▶ AIM OF THE TASK
Starting at the top of the records, output every line through the one that contains "subtract(visor, cutters)", keeping each exactly as it appears.

─── MATERIAL FOR THIS TASK

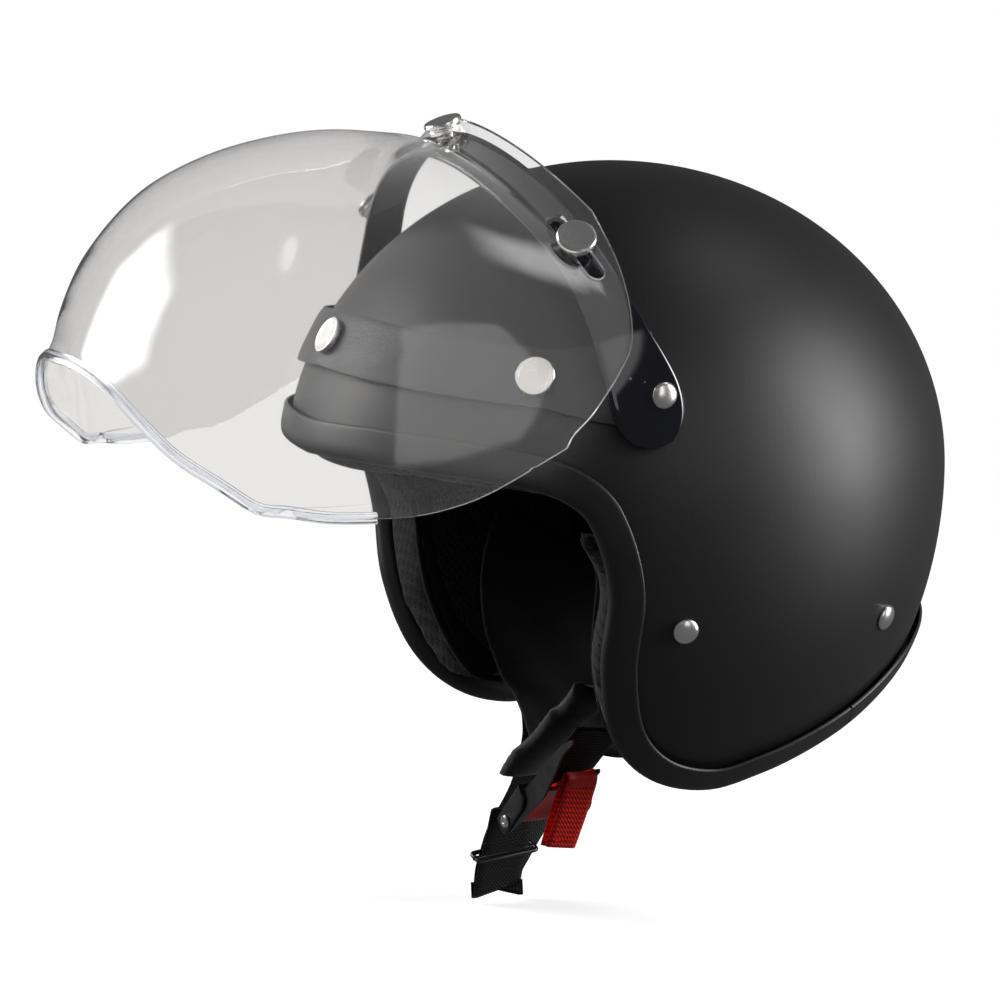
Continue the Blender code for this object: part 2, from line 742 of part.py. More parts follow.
def bubble_visor(flip):
    """Thin blown sheet with a hole at the middle snap and a long slot at each side snap."""
    outer = [[visor_point(p) for p in row] for row in visor_grid(0.0, VISOR_COLUMNS, VISOR_ROWS)]
    inner = [[visor_point(p) for p in row] for row in visor_grid(-VISOR_THICK, VISOR_COLUMNS, VISOR_ROWS)]
    visor = add_object("bubble_visor", sheet_solid(outer, inner),
                       material("smoke_clear"), flip, origin=(0, PIVOT_Y, PIVOT_Z))
    cutters = []
    for word, x, length in (("right", -SNAP_X, SLOT_LONG), ("center", 0.0, SLOT_WIDE),
                            ("left", SNAP_X, SLOT_LONG)):
        foot, axis, along, across = snap_frame(x)
        cutters.append(slot_cutter("slot_" + word, foot + axis * 4, along, across, length, SLOT_WIDE, flip))
    subtract(visor, cutters)


def visor_bead(flip):
    """Clear edge bead pressed over the visor's lower lip, with a slot for the sheet."""
    grid = visor_grid(-VISOR_THICK / 2, VISOR_COLUMNS, VISOR_ROWS)
    edge = [visor_point(p) for p in grid[-1]]
    above = [visor_point(p) for p in grid[-2]]
    frames = []
    for i in range(BEAD_INSET, VISOR_COLUMNS + 1 - BEAD_INSET):
        along = (edge[i + 1] - edge[i - 1]).normalized()
        down = edge[i] - above[i]
        down = (down - along * down.dot(along)).normalized()
        frames.append((edge[i], along.cross(down).normalized(), down))
    slot = VISOR_THICK / 2 + GAP + 0.5
    profile = ((-slot, -2.6), (-2.6, -2.6), (-2.6, 0.9), (-1.1, 2.3), (1.1, 2.3), (2.6, 0.9), (2.6, -2.6),
               (slot, -2.6), (slot, GAP + 0.4), (-slot, GAP + 0.4))
    bm = swept_solid(frames, profile, closed=False)
    add_object("visor_edge_bead", bm, material("clear_bead"), flip,
               origin=(0, PIVOT_Y, PIVOT_Z))


def arch_station(x):
    """Plan point and outward normal of the arch at a half width."""
    if x == 0:
        return Vector((0, ARCH_REACH)), Vector((0, 1))
    path = arch_path(801)[0]
    nearest = min(path[20:-20], key=lambda item: abs(item[0].x - x))
    return nearest[0], nearest[1]


def visor_snaps(flip):
    """Post through the visor and cap over it, at the middle and at both sides."""
    for word, x, lift in (("right", -SNAP_X, SIDE_LIFT), ("center", 0.0, MIDDLE_LIFT),
                          ("left", SNAP_X, SIDE_LIFT)):
        foot, axis, along, across = snap_frame(x)
        round_post("visor_stud_" + word, foot + axis * GAP, axis, POST_R, lift - 2 * GAP, flip)
        snap_cap("visor_snap_cap_" + word, foot + axis * lift, axis, flip, height=2.6)


def pivot_rivets(flip):
    for side, word in ((1, "left"), (-1, "right")):
        place = Vector((side * (ARCH_WIDE + ARCH_THICK + 0.4), PIVOT_Y, PIVOT_Z))
        dome_rivet("pivot_rivet_" + word, place, (side, 0, 0), flip)


# ------------------------------------------------------------------ chin strap

def ribbon(points, count, width, thick, turn=0.0):
    """Flat strap along a path, its width along Y turned about Z by turn degrees."""
    path = smooth_path(points, count)
    frames = []
    wide = Vector((math.sin(math.radians(turn)), math.cos(math.radians(turn)), 0))
    for i, point in enumerate(path):
        along = (path[min(i + 1, count - 1)] - path[max(i - 1, 0)]).normalized()
        across = (wide - along * wide.dot(along)).normalized()
        frames.append((point, across, along.cross(across).normalized()))
    w = width / 2
    t = thick / 2
    return swept_solid(frames, ((-w, -t), (w, -t), (w, t), (-w, t)), closed=False)


def chin_strap(swing):
    pivot = (0, SWING_Y, SWING_Z)
    left = ribbon(WEB_LEFT, 6, WEB_WIDE, WEB_THICK)
    add_object("strap_web_left", left, material("webbing"), swing, origin=pivot)
    right = ribbon(WEB_RIGHT, 26, WEB_WIDE, WEB_THICK, WEB_TURN)
    add_object("strap_web_right", right, material("webbing"), swing, origin=pivot)
    tube = ribbon(SLEEVE, 8, SLEEVE_WIDE, SLEEVE_THICK)
    add_object("strap_sleeve", tube, material("sleeve_fabric"), swing, origin=pivot)


def buckle_axes():
    """Directions along the strap, across it and out of its underside, away from the throat."""
    along = BUCKLE_ALONG.normalized()
    across = Vector((0, 1, 0))
    return along, across, along.cross(across) if along.cross(across).z < 0 else across.cross(along)


def buckle_frame(swing):
    """Folded channel: a floor and two side walls that hold the lever's pin."""
    along, across, out = buckle_axes()
    bm = bmesh.new()
    w = BUCKLE_HALF
    wall = 1.5
    profile = ((-w, -2), (w, -2), (w, 7), (w - wall, 7), (w - wall, -0.5), (wall - w, -0.5), (wall - w, 7),
               (-w, 7))
    rings = []
    for step in (-BUCKLE_REACH, BUCKLE_REACH):
        base = BUCKLE_AT + along * step
        rings.append([bm.verts.new(base + across * a + out * o) for a, o in profile])
    ring_faces(bm, rings[0], rings[1])
    bm.faces.new(rings[0])
    bm.faces.new(rings[1])
    add_object("buckle_frame", bm, material("dark_steel"), swing, origin=(0, SWING_Y, SWING_Z))
    for side, word in ((-1, "front"), (1, "rear")):
        head = lever_pivot() + across * side * (w + GAP)
        round_post("buckle_pin_" + word, head, across * side, 2.6, 1.4, swing)


def lever_pivot():
    along, across, out = buckle_axes()
    return BUCKLE_AT - along * PIN_BACK + out * PIN_LIFT


def buckle_lever(lever):
    """Pressed lever from the pin up to its red finger end, lying along the strap."""
    along, across, out = buckle_axes()
    pivot = lever_pivot()
    bm = bmesh.new()
    rings = []
    for a in (-LEVER_HALF, LEVER_HALF):
        rings.append([bm.verts.new(pivot + along * s + out * o + across * a) for s, o in LEVER_SIDE])
    ring_faces(bm, rings[0], rings[1])
    bm.faces.new(rings[0])
    bm.faces.new(rings[1])
    add_object("buckle_lever", bm, material("red_plastic"), lever, origin=pivot)


def pull_tab(lever):
    """Red webbing loop that hangs from the lever's finger end."""
    along, across, out = buckle_axes()
    top = lever_pivot() + along * 42 + out * 5.6
    end = top + TAB_DROP
    bulge = top.lerp(end, 0.5) + Vector((1.5, 0, 0))
    bm = ribbon((tuple(top), tuple(bulge), tuple(end)), 6, TAB_WIDE, TAB_THICK)
    add_object("pull_tab", bm, material("red_webbing"), lever, origin=tuple(lever_pivot()))


def strap_adjuster(swing):
    """Slide on the webbing: a flat frame around it."""
    along = SLIDE_ALONG.normalized()
    across = Vector((math.sin(math.radians(WEB_TURN)), math.cos(math.radians(WEB_TURN)), 0))
    across = (across - along * across.dot(along)).normalized()
    out = across.cross(along)
    bm = bmesh.new()
    loops = []
    for w, t in SLIDE_SIZES:
        for step in (-SLIDE_HALF, SLIDE_HALF):
            base = SLIDE_AT + along * step
            loops.append([bm.verts.new(base + across * a * w + out * o * t)
                          for a, o in ((-1, -1), (1, -1), (1, 1), (-1, 1))])
    ring_faces(bm, loops[0], loops[1])
    ring_faces(bm, loops[2], loops[3])
    ring_faces(bm, loops[0], loops[2])
    ring_faces(bm, loops[1], loops[3])
    add_object("strap_adjuster", bm, material("dark_steel"), swing, origin=tuple(SLIDE_AT))


# ------------------------------------------------------------------ assembly

def stand_on_origin(root):
    """Lift the helmet so that the middle of its box's underside is at the world's origin."""
    bpy.context.view_layer.update()
    graph = bpy.context.evaluated_depsgraph_get()
    corners = []
    for obj in bpy.context.scene.objects:
        if obj.type == "MESH" and not obj.hide_render:
            seen = obj.evaluated_get(graph)
            corners += [seen.matrix_world @ vert.co for vert in seen.data.vertices]
    low = [min(c[i] for c in corners) for i in range(3)]
    high = [max(c[i] for c in corners) for i in range(3)]
    root.location = (0, -(low[1] + high[1]) / 2, -low[2])


def helmet():
    clear_scene()
    root = empty("helmet_root", (0, 0, 0))
    outer_shell(root)
    edge_trim(root)
    eps_liner(root)
    comfort_liner(root)
    brow_pad(root)
    cheek_pad("cheek_pad_left", 1, root)
    cheek_pad("cheek_pad_right", -1, root)
    neck_roll(root)
    base_strap(root)
    brow_snaps(root)
    shell_rivets(root)
    build_moving(root)
    stand_on_origin(root)


def build_moving(root):
    flip = empty("visor_flip_axis", (0, 0, 0), root)
    pivot = Vector((0, PIVOT_Y, PIVOT_Z)) * MM
    turn = Matrix.Rotation(math.radians(-RAISE), 4, "X")
    flip.matrix_local = Matrix.Translation(pivot) @ turn @ Matrix.Translation(-pivot)
    flip_arch(flip)
    bubble_visor(flip)
    visor_bead(flip)
    visor_snaps(flip)
    pivot_rivets(flip)
    swing = empty("strap_swing_axis", (0, 0, 0), root)
    chin_strap(swing)
    buckle_frame(swing)
    lever = empty("lever_axis", (0, 0, 0), swing)
    buckle_lever(lever)
    pull_tab(lever)
    strap_adjuster(swing)


helmet()
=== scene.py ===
"""Looks of the open face helmet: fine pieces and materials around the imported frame.

Shapes are laid out in millimetres about the centre of the shell's egg, as the frame is, and
the frame's visor pivot says where that centre lies.  The wearer faces -Y and +X is their left.
"""
import json
import math

import bmesh
import bpy
from mathutils import Matrix, Vector


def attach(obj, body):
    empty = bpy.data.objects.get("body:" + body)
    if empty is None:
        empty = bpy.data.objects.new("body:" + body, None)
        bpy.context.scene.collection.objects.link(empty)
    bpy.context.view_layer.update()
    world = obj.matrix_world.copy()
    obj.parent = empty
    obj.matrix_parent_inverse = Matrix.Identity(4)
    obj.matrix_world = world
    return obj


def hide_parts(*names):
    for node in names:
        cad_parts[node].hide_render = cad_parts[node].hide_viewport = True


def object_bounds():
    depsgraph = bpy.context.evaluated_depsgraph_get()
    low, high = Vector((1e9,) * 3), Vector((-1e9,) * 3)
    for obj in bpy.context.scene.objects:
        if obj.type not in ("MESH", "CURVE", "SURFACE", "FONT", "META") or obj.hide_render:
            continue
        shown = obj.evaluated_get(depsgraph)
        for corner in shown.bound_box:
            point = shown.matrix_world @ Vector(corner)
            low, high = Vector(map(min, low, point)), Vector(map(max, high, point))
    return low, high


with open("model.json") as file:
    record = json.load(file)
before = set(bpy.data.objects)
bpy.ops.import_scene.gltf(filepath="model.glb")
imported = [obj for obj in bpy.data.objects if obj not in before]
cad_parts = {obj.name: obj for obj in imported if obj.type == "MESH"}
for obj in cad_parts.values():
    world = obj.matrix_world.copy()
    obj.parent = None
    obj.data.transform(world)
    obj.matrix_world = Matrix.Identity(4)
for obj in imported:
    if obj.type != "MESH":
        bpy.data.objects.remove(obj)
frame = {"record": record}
CAD_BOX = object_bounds()

MM = 0.001

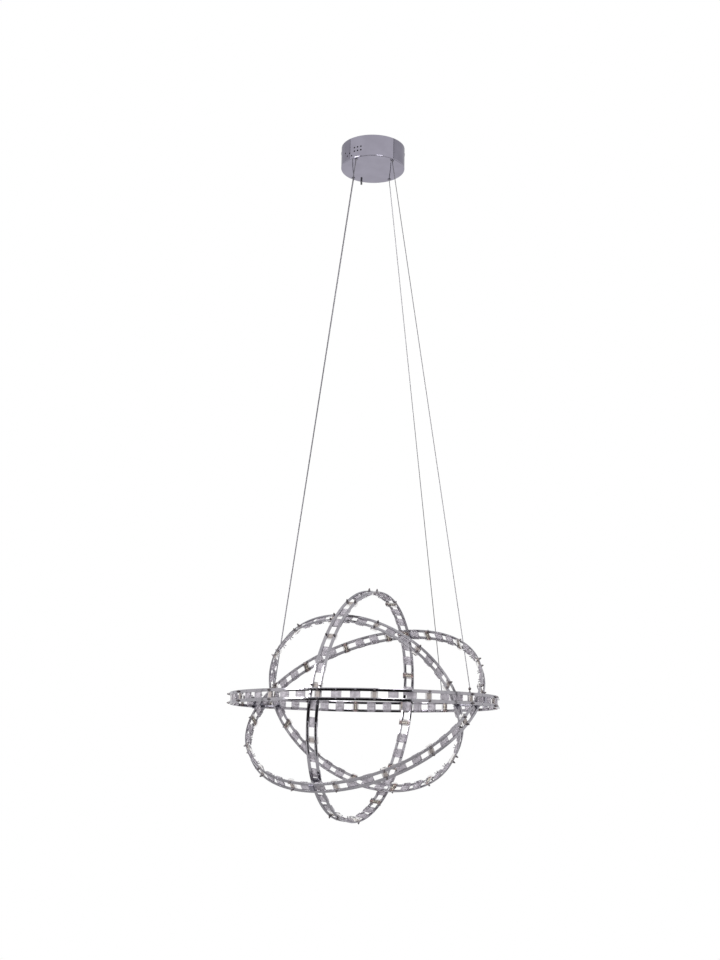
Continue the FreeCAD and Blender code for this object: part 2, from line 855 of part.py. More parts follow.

──────

▶ TASK RESULT
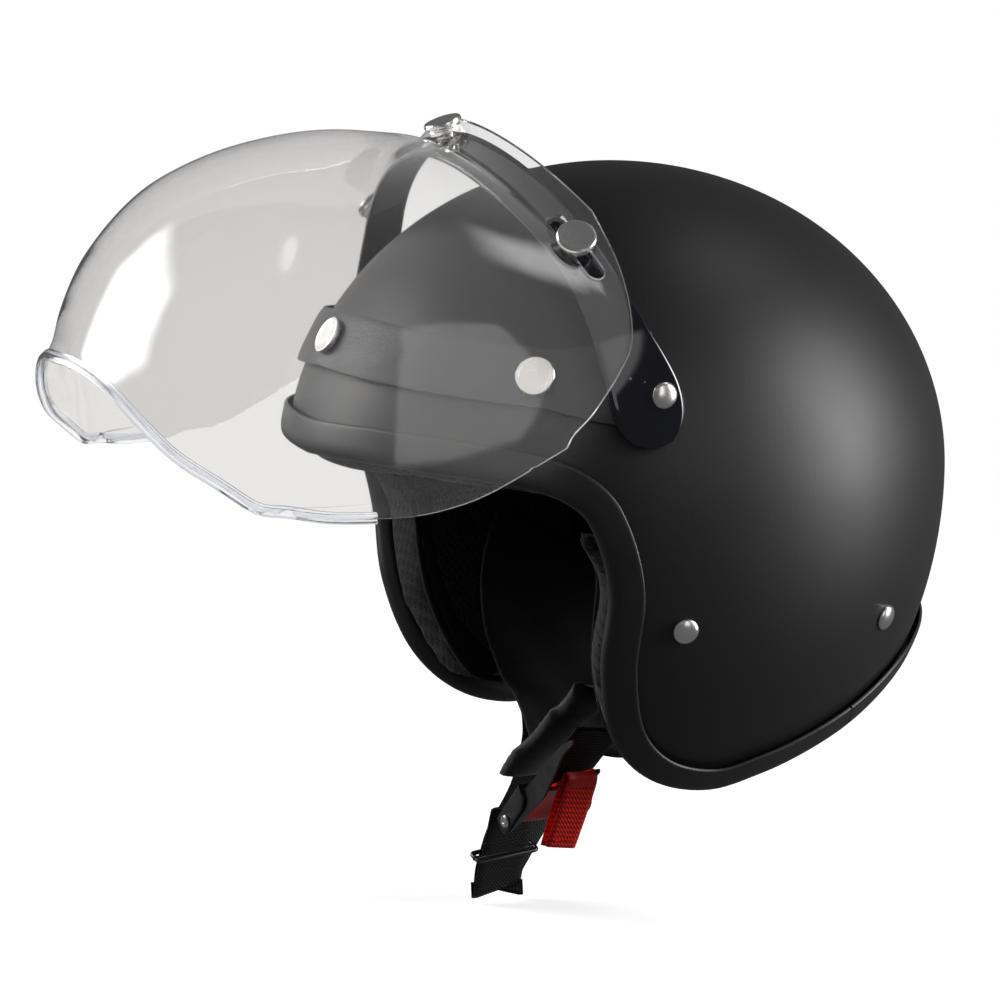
Continue the Blender code for this object: part 2, from line 742 of part.py. More parts follow.
def bubble_visor(flip):
    """Thin blown sheet with a hole at the middle snap and a long slot at each side snap."""
    outer = [[visor_point(p) for p in row] for row in visor_grid(0.0, VISOR_COLUMNS, VISOR_ROWS)]
    inner = [[visor_point(p) for p in row] for row in visor_grid(-VISOR_THICK, VISOR_COLUMNS, VISOR_ROWS)]
    visor = add_object("bubble_visor", sheet_solid(outer, inner),
                       material("smoke_clear"), flip, origin=(0, PIVOT_Y, PIVOT_Z))
    cutters = []
    for word, x, length in (("right", -SNAP_X, SLOT_LONG), ("center", 0.0, SLOT_WIDE),
                            ("left", SNAP_X, SLOT_LONG)):
        foot, axis, along, across = snap_frame(x)
        cutters.append(slot_cutter("slot_" + word, foot + axis * 4, along, across, length, SLOT_WIDE, flip))
    subtract(visor, cutters)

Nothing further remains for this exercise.